Biometrics Commissioner

New role to oversee police use of personal forensic data.

Greater oversight of how the police take, store, use and dispose of data such as finger-prints, DNA samples and facial images, will be created under proposals published in Parliament.
The Scottish Biometrics Commissioner Bill aims to help improve how biometric data is handled by police, ensuring it is done in a lawful, ethical and effective way during investigations.

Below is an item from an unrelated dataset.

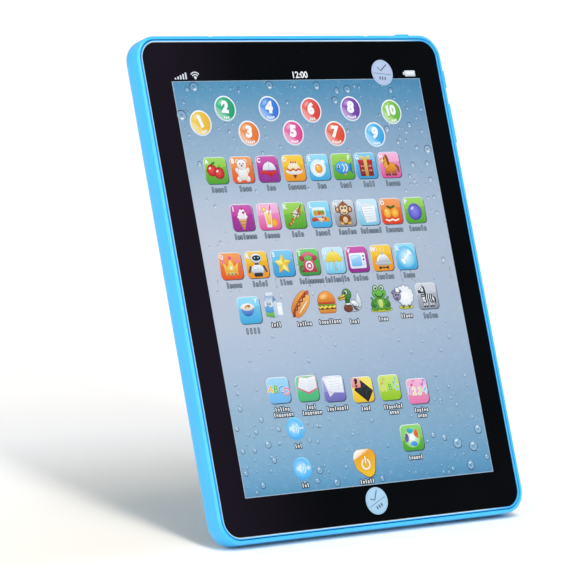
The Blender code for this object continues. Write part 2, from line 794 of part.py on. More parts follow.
def board_screws():
    return [
        cross_head_screw(
            f"board_screw_{i}", x, z, BOARD_SCREW_RADIUS, BOARD_SCREW_HEAD, BOARD_SCREW_TIP,
            ON_BOARD, BOARD_SCREW_TOP,
        )
        for i, (x, z) in enumerate(BOARD_SCREWS, 1)
    ]


def speaker():
    """Basket, cone, magnet, and the two screws that hold the basket's flange."""
    x, z = SPEAKER
    across, depths, rise = SPEAKER_TAB
    tab = box((x + across[0], x + across[1]), depths, (z + rise[0], z + rise[1]))
    basket = join(turned(BASKET_PROFILE, x, z, SPEAKER_SIDES), [tab])
    cone = turned(CONE_PROFILE, x, z, SPEAKER_SIDES)
    magnet = turned(MAGNET_PROFILE, x, z)
    bodies = [
        finish(basket, "speaker_basket", SILVER, 0.40, 1.0),
        finish(cone, "speaker_cone", (0.05, 0.05, 0.05), 0.55),
        finish(magnet, "speaker_magnet", (0.16, 0.16, 0.17), 0.45, 1.0),
    ]
    for i, spot in enumerate(speaker_screw_places(), 1):
        body = turned(SPEAKER_SCREW_PROFILE, *spot, 16)
        bodies.append(finish(body, f"speaker_screw_{i}", STEEL, 0.32, 1.0))
    return bodies


def wires():
    bodies = []
    for name, route in WIRES.items():
        path = smooth_route([place(*point) for point in route], 2)
        colour = (0.55, 0.02, 0.02) if name.endswith("positive") else (0.02, 0.02, 0.02)
        bodies.append(finish(tube(path, WIRE_RADIUS, WIRE_SIDES), name, colour, 0.45))
    return bodies


# ---------------------------------------------------------------- batteries

def batteries():
    """Three cells side by side. The middle one points down."""
    bodies = []
    end = CELL_BASE + CELL_LENGTH
    can_end = end - NUB_LENGTH
    profile = [
        (0, CELL_BASE),
        (CELL_RADIUS - 0.6, CELL_BASE),
        (CELL_RADIUS, CELL_BASE + 0.6),
        (CELL_RADIUS, can_end - 0.6),
        (CELL_RADIUS - 0.6, can_end),
        (NUB_RADIUS, can_end),
        (NUB_RADIUS, end),
        (0, end),
    ]
    for i, way in enumerate((1, -1, 1)):
        upright = [(radius, BAY_Z + way * along) for radius, along in profile]
        body = turned_upright(upright, (i - 1) * CELL_PITCH, CELL_DEPTH)
        bodies.append(finish(body, f"battery_{i + 1}", (0.30, 0.32, 0.35), 0.35, 0.6))
    return bodies


def coil(x, way):
    """The conical spring that presses on a cell's flat end."""
    start = CONTACT_NEAR + 0.1
    end = -CELL_BASE + GAP + COIL_WIRE
    count = int(COIL_TURNS * COIL_STEPS)
    points = []
    for i in range(count + 1):
        t = i / count
        angle = 2 * math.pi * i / COIL_STEPS
        radius = COIL_WIDE + (COIL_NARROW - COIL_WIDE) * t
        z = BAY_Z + way * (start + (end - start) * t)
        points.append(place(x + radius * math.cos(angle), CELL_DEPTH + radius * math.sin(angle), z))
    return tube(points, COIL_WIRE, 6)


def contact(name, cells, way, spring=None, tab=0):
    """A contact strip across some cells at one end of the bay, with its spring and solder tab."""
    left = (cells[0] - 1) * CELL_PITCH - CONTACT_HALF
    right = (cells[-1] - 1) * CELL_PITCH + CONTACT_HALF
    z_range = sorted((BAY_Z + way * CONTACT_NEAR, BAY_Z + way * CONTACT_FAR))
    body = box((left, right), CONTACT_DEPTHS, z_range)
    tools = []
    if spring is not None:
        tools.append(coil((spring - 1) * CELL_PITCH, way))
    if tab:
        tools.append(box(sorted((tab * TAB_START, tab * TAB_END)), TAB_DEPTHS, z_range))
    body = join(body, tools)
    return finish(body, name, SILVER, 0.28, 1.0)


def contacts():
    return [
        contact("contact_bridge_top", (0, 1), 1, spring=1),
        contact("contact_positive", (2,), 1, tab=1),
        contact("contact_negative", (0,), -1, spring=0, tab=-1),
        contact("contact_bridge_bottom", (1, 2), -1, spring=2),
    ]


def battery_door():
    """Its origin is on the hinge line."""
    reach = math.degrees(math.asin((DOOR_INSIDE - HINGE_DEPTH) / HINGE_ROUND))
    section = hinge_arc(HINGE_ROUND, 0, 270 + reach, 16)
    section += [(DOOR_INSIDE, DOOR_TOP), (THICKNESS, DOOR_TOP)]
    body = door_block(section, 0.0)
    body = join(body, [rod(0.0, LOCK_Z, LOCK_BOSS, LOCK_BOSS_FRONT, DOOR_INSIDE + 0.5)])
    body = cut(body, [
        rod(0.0, LOCK_Z, LOCK_HEAD + SCREW_PLAY, LOCK_SEAT, BEHIND),
        rod(0.0, LOCK_Z, LOCK_SHAFT + SCREW_PLAY, LOCK_BOSS_FRONT - 1, LOCK_SEAT + 0.5),
    ])
    body = join(body, [cross_bar(pin_section(PIN_RADIUS), -PIN_END, PIN_END)])
    return finish(body, "battery_door", BLUE, 0.32, 0.0, place(0.0, HINGE_DEPTH, HINGE_Z))


def battery_screw():
    """Its origin is on its own axis, at the seat."""
    seat = LOCK_SEAT + GAP
    return cross_head_screw(
        "battery_screw", 0.0, LOCK_Z, LOCK_SHAFT, LOCK_HEAD, LOCK_TIP, seat, THICKNESS - 0.1,
        place(0.0, seat, LOCK_Z),
    )


# ---------------------------------------------------------------- assembly

def main():
    for old in list(bpy.data.objects):
        bpy.data.objects.remove(old)
    fixed = [rear_shell(), front_housing(), printed_film(), membrane_tail()]
    fixed += case_screws() + membrane() + stickers()
    fixed += [circuit_board(), chip_blob(), capacitor(), cable_connector()]
    fixed += board_screws() + speaker() + wires() + batteries() + contacts()
    moving = keys()
    door = battery_door()
    screw = battery_screw()

    tablet = bpy.data.objects.new("tablet", None)
    bpy.context.collection.objects.link(tablet)
    for body in fixed + moving + [door]:
        body.parent = tablet
    screw.location -= door.location
    screw.parent = door


main()
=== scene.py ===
"""Looks of the kids toy tablet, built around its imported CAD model.

The face's artwork is laid out in millimetres from the middle of the face: x to the right,
v up. A depth counts from the casing's front rim towards the back, also in millimetres.
"""
import math
import random

import bmesh
import bpy
from mathutils import Matrix, Vector
from mathutils.geometry import tessellate_polygon

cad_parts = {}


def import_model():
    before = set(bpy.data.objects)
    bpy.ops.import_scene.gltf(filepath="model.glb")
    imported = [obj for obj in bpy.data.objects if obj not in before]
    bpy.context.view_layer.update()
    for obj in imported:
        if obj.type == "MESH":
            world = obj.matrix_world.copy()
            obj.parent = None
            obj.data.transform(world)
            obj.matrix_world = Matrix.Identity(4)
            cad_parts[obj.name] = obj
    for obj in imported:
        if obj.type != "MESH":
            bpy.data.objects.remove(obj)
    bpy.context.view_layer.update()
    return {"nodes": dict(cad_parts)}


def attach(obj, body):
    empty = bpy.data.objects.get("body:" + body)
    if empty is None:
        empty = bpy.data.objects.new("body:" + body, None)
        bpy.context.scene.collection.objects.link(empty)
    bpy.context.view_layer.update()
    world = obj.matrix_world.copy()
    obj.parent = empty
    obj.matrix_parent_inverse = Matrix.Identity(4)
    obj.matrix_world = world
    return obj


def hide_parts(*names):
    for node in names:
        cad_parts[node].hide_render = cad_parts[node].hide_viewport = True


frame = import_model()

MM = 0.001
PER_METRE = 1000.0
HALF_THICKNESS = 9.0
FACE_Z = 120.0
CASING_HALF = (92.0, 120.0)
CASING_CORNER = 11.5
RING_INSIDE = 3.0
FILM_INSET = 3.3
FILM_FRONT = 0.5
FILM_BACK = 0.9
STICKER_FRONT = 0.34
HOLE_GAP = 0.15  # the film's printed holes are this much larger than the key
KEY_GAP = 0.12   # the printed key is this much larger than the CAD key, all round
LAYER = 0.010    # how far each layer of print stands over the one under it
SINK = 0.05      # how far a printed shape reaches into what it lies on

rng = random.Random(7)


# ---------------------------------------------------------------- colours and materials

def ink(code):
    """An sRGB hex code as linear red, green and blue. Linear colours pass through."""
    if isinstance(code, tuple):
        return code
    values = [int(code[i:i + 2], 16) / 255 for i in (0, 2, 4)]
    return tuple(v / 12.92 if v <= 0.04045 else ((v + 0.055) / 1.055) ** 2.4 for v in values)


def blend(a, b, t):
    return tuple(p + (q - p) * t for p, q in zip(a, b))


def lightened(code, keep, add):
    """A hex code with each part scaled and raised, for the gloss on a tile."""
    return "".join("%02x" % min(255, int(int(code[i:i + 2], 16) * keep + add)) for i in (0, 2, 4))


class Material:
    """A node material with one Principled shader."""

    def __init__(self, name, **settings):
        self.made = bpy.data.materials.new(name)
        self.made.use_nodes = True
        self.tree = self.made.node_tree
        self.shader = self.tree.nodes["Principled BSDF"]
        for key, value in settings.items():
            self.shader.inputs[key.replace("_", " ")].default_value = value

    def node(self, kind, output=0, **values):
        """Adds a node. Sockets are given by name or by s0, s1 ...; other words are its properties."""
        node = self.tree.nodes.new("ShaderNode" + kind)
        for key, value in values.items():
            if key.startswith("s") and key[1:].isdigit():
                socket = node.inputs[int(key[1:])]
            elif key.replace("_", " ") in node.inputs:
                socket = node.inputs[key.replace("_", " ")]
            else:
                setattr(node, key, value)
                continue
            self.feed(socket, value)
        return node.outputs[output]

    def feed(self, socket, value):
        if isinstance(value, bpy.types.NodeSocket):
            self.tree.links.new(value, socket)
        elif isinstance(value, tuple) and len(value) == 3 and socket.type == "RGBA":
            socket.default_value = (*value, 1.0)
        else:
            socket.default_value = value

    def sum(self, operation, a, b=0.0, c=0.0):
        return self.node("Math", operation=operation, s0=a, s1=b, s2=c)

    def step(self, value, low, high):
        """0 at low, 1 at high, smooth between."""
        return self.node(
            "MapRange", interpolation_type="SMOOTHSTEP", Value=value, From_Min=low, From_Max=high
        )

    def times(self, a, b):
        return self.sum("MULTIPLY", a, b)

    def length(self, u, w):
        """The length of a flat vector, from its two parts."""
        return self.sum("SQRT", self.sum("ADD", self.times(u, u), self.times(w, w)))

    def vector(self, operation, a, b=(0.0, 0.0, 0.0), c=(0.0, 0.0, 0.0)):
        return self.node("VectorMath", operation=operation, s0=a, s1=b, s2=c)

    def mix(self, factor, a, b, kind="MIX"):
        node = self.tree.nodes.new("ShaderNodeMix")
        node.data_type = "RGBA"
        node.blend_type = kind
        self.feed(node.inputs[0], factor)
        self.feed(node.inputs[6], a)
        self.feed(node.inputs[7], b)
        return node.outputs[2]

    def place(self):
        """The point in the object's own space, which is the row frame at rest."""
        return self.node("TexCoord", 3)

    def axis(self, number):
        """One coordinate of that point, in metres: 0 for x, 1 for y, 2 for z."""
        return self.node("SeparateXYZ", number, Vector=self.place())

    def noise(self, scale, detail=3.0, vector=None, roughness=0.5):
        vector = self.place() if vector is None else vector
        return self.node("TexNoise", Vector=vector, Scale=scale, Detail=detail, Roughness=roughness)

    def ramp(self, value, stops):
        node = self.tree.nodes.new("ShaderNodeValToRGB")
        self.feed(node.inputs[0], value)
        elements = node.color_ramp.elements
        while len(elements) < len(stops):
            elements.new(0.5)
        for element, (position, colour) in zip(elements, stops):
            element.position = position
            element.color = (*colour, 1.0)
        return node.outputs[0]

    def colour(self, socket):
        self.feed(self.shader.inputs["Base Color"], socket)

    def rough(self, low, high, scale, detail=4.0):
        """Roughness that drifts between two values."""
        grain = self.noise(scale, detail)
        value = self.node("MapRange", Value=grain, From_Min=0.3, From_Max=0.7, To_Min=low, To_Max=high)
        self.feed(self.shader.inputs["Roughness"], value)

    def bump(self, height, distance, strength=1.0):
        normal = self.node("Bump", Strength=strength, Distance=distance, Height=height)
        self.feed(self.shader.inputs["Normal"], normal)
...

The Commissioner will also prepare a code of practice to provide guidance and information on good practice in relation to the acquisition, retention, use and destruction of biometric data by Police Scotland and the Scottish Police Authority.
Justice Secretary Humza Yousaf said:
“Technological advances in biometrics have brought huge benefits to police and other justice agencies in detecting, preventing and prosecuting crime. However, their use also raises a number of ethical and human rights considerations. The Scottish Government wants to ensure that the approach to biometric data in policing and criminal justice system is lawful, effective and ethical.
“There is not yet a single commonly recognised set of working standards around biometrics.  The new Commissioner and the code of practice will complement the work of others, including the Information Commissioner, and help maintain public confidence in how new technologies and data are being used to help keep crime down and communities safe.”
Human rights lawyer John Scott QC chaired the Independent Advisory Group on Biometric Data which reported last year and whose legislative recommendations form the basis of the Bill now introduced to Parliament.
Mr Scott said:
“Biometric data, including existing technologies relating to fingerprints and DNA, are used to promote public safety in various ways. The new framework will ensure that this is done while taking full account of the rights of the individual, not least the right to privacy and security when it comes to the most personal information about them such as can be derived from biometric data.
“This Bill, along with related work on the new Ethics Advisory Group for Biometrics recommended by the Independent Advisory Group, will help to place Scotland once more in the vanguard of the ethical development of existing and emerging technologies.”
The Scottish Biometrics Commissioner Bill and accompanying documents, can be found on the Scottish Parliament website, and will be scrutinised by MSPs before they vote on whether to pass it into law.
The Bill responds positively to the recommendations of the Independent Advisory Group on the use of Biometric Data in its 2018 report.
The Commissioner will be appointed by and accountable to Parliament. They will be able to make recommendations if they believe that an organisation is not having regard to the code of practice. If that happened the relevant body could be called to account to Parliament.
In addition to the Bill, proposals to create a new, non-statutory Ethics Advisory Group are currently being developed with stakeholders.